National Clinical Guidelines for Non-surgical Treatment of Low Back Pain or Lumbar Radiculopathy
Written by Editor   
Monday, October 02, 2017 02:52 PM

Two multidisciplinary working groups formulated recommendations to summarize recommendations about 20 non-surgical interventions for recent onset (<12 weeks) non-specific low back pain (LBP) and lumbar radiculopathy (LR) based on two guidelines from the Danish Health Authority.

Sixteen recommendations were based on evidence, and four on consensus. Management of LBP and LR should include information about prognosis, warning signs, and advise to remain active. If treatment is needed, the guidelines suggest using patient education, different types of supervised exercise, and manual therapy. The guidelines recommend against acupuncture, routine use of imaging, targeted treatment, extraforaminal glucocorticoid injection, paracetamol, NSAIDs, and opioids.

The guidelines considered ten clinical questions concerning LBP and ten concerning LR. Six interventions were covered by both clinical guidelines, two of which were stand-alone interventions (advice to stay active vs rest; routine use of Magnetic resonance imaging [MRI] and/orX-ray vs. no imaging), and four were evaluated as an add on to usual care vs. usual care (individualized patient information, supervised exercise, acupuncture, and manual therapy). 

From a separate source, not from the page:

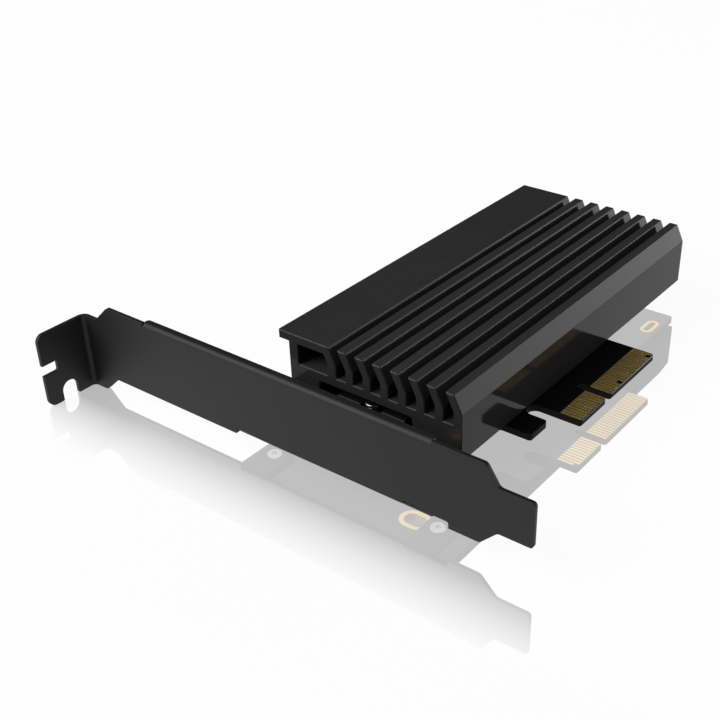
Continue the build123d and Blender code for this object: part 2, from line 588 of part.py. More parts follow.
parts = {
    "bracket": bracket(),
    "circuit_board": board(),
    "edge_contacts_component_side": edge_contacts(0, 1, SHORT_FINGERS_COMPONENT_SIDE),
    "edge_contacts_solder_side": edge_contacts(z_solder, -1, SHORT_FINGERS_SOLDER_SIDE),
    "front_slot_plating": slot_plating(front_slot, FRONT_SLOT_LENGTH, FRONT_SLOT_WIDTH, FRONT_SLOT_LAND, False,
                                       ((0, 1), (z_solder, -1))),
    "rear_slot_plating": slot_plating(rear_slot, REAR_SLOT_LENGTH, REAR_SLOT_WIDTH, REAR_SLOT_LAND, True,
                                      ((z_solder, -1),)),
    "heatsink": heatsink(),
    "standoff": standoff(),
    "standoff_nut": hex_nut(x_drive, y_post, z_solder - STANDOFF_NUT_HEIGHT, STANDOFF_NUT_FLATS,
                            STANDOFF_NUT_HEIGHT, STUD_RADIUS + THREAD_CLEARANCE),
    "drive_screw": drive_screw(),
    "board_thermal_pad": board_thermal_pad(),
    "heatsink_thermal_pad": heatsink_thermal_pad(),
    "socket_housing": socket_housing(),
    "socket_contacts_upper": socket_contacts(upper_pin, 1),
    "socket_contacts_lower": socket_contacts(lower_pin, 2),
}
for number, (x, y) in enumerate(bracket_screws, 1):
    screw_length = BRACKET_NUT_HEIGHT + STUD_PAST_NUT - z_tab
    parts[f"bracket_screw_{number}"] = screw_up(x, y, z_tab, BRACKET_SCREW_RADIUS, screw_length,
                                                BRACKET_SCREW_HEAD_RADIUS, BRACKET_SCREW_HEAD_HEIGHT)
    parts[f"bracket_nut_{number}"] = hex_nut(x, y, 0, BRACKET_NUT_FLATS, BRACKET_NUT_HEIGHT,
                                             BRACKET_SCREW_RADIUS + THREAD_CLEARANCE)
for number, (x, y) in enumerate(heatsink_screws, 1):
    parts[f"heatsink_screw_{number}"] = screw_up(x, y, z_solder, HEATSINK_SCREW_RADIUS,
                                                 BOARD_THICKNESS + HEATSINK_SCREW_GRIP,
                                                 HEATSINK_SCREW_HEAD_RADIUS, HEATSINK_SCREW_HEAD_HEIGHT)
for number in range(CAPACITOR_COUNT):
    x = x_drive + (number - (CAPACITOR_COUNT - 1) / 2) * CAPACITOR_SPACING
    parts[f"bulk_capacitor_{number + 1}"] = capacitor(x, socket_back + CAPACITOR_BEHIND_SOCKET)

for node, shape in parts.items():
    export_step(shape, f"parts/{node}.step")
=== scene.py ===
import json
import logging
import math
from collections.abc import Callable, Iterator
from contextlib import contextmanager
from dataclasses import dataclass
from enum import Enum

import bmesh
import bpy
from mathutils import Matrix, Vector


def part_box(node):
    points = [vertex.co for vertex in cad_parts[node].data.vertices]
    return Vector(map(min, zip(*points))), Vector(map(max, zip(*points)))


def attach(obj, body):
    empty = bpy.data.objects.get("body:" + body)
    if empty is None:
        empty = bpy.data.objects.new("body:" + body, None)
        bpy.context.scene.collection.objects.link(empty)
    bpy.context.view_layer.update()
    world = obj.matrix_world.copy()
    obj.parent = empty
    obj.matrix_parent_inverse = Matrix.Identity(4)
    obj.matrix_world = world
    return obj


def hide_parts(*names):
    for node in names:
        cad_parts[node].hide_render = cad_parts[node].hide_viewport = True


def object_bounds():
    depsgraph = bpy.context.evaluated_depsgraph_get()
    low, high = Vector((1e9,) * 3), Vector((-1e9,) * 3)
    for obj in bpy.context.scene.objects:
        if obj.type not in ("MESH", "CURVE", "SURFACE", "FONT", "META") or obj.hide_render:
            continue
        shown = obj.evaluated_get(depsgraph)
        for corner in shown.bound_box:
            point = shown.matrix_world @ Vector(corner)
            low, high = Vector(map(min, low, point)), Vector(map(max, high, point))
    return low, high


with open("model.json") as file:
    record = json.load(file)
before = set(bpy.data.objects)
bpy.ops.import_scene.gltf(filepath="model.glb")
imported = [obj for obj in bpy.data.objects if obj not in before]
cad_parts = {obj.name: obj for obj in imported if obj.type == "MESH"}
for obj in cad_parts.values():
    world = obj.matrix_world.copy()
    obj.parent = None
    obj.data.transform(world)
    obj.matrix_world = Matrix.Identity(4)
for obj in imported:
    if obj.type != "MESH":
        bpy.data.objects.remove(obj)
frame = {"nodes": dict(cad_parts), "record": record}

LOG = logging.getLogger("adapter_card")
MM = 0.001
MICRON = 0.001 * MM
CAD_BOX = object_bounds()

# Camera of the photograph: place in millimetres, turn in degrees, lens and frame in pixels
FRAME_PIXELS = 720
FOCAL_PIXELS = 1146.57
CENTRE_PIXEL = (436.78, 380.91)
CAMERA_PLACE_MM = (92.35, -194.12, 134.44)
CAMERA_AZIMUTH = 35.52
CAMERA_ELEVATION = 31.67
SENSOR_MM = 36.0

# How far the bracket's flange stands out in front of the bracket's face
FLANGE_DEPTH = 12.9 * MM

# Corners nearer than this become one, and edges that turn more than this stay sharp
MERGE_GAP = MICRON
SMOOTH_ANGLE = math.radians(32.0)

# The largest weight: beside a rounding, the flat faces keep their own normals
FLAT_WEIGHT = 100

# Least upward part of a top face's normal, and greatest of a side face's
TOP_FACE = 0.9
SIDE_FACE = 0.5

# A noise's usual lows and highs, and how much it breaks up the wear and painted highlight of an edge
NOISE_RANGE = (0.3, 0.7)
WEAR_AND_HIGHLIGHT_RANGE = (0.4, 1.4)

Place = tuple[float, float, float]
Box = tuple[Place, Place]


class Axis(Enum):
    """Way that a screw's shank points from its head."""

    UP = 0.0
    DOWN = math.pi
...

In addition, the clinical guideline for LBP covered three questions addressing pharmacological interventions [paracetamol, opioids and non-steroidal antiinflammatory drugs (NSAIDs)] as add-on to usual care, and targeted group-based care vs. non-targeted care. 

For LR, three head-to-head comparisons of exercise and manual therapy interventions (directional exercise vs. neuromuscularcontrol training; directional exercise in combination with neuromuscular control training vs directional exercise alone; supervised exercises vs. manual therapy) were performed.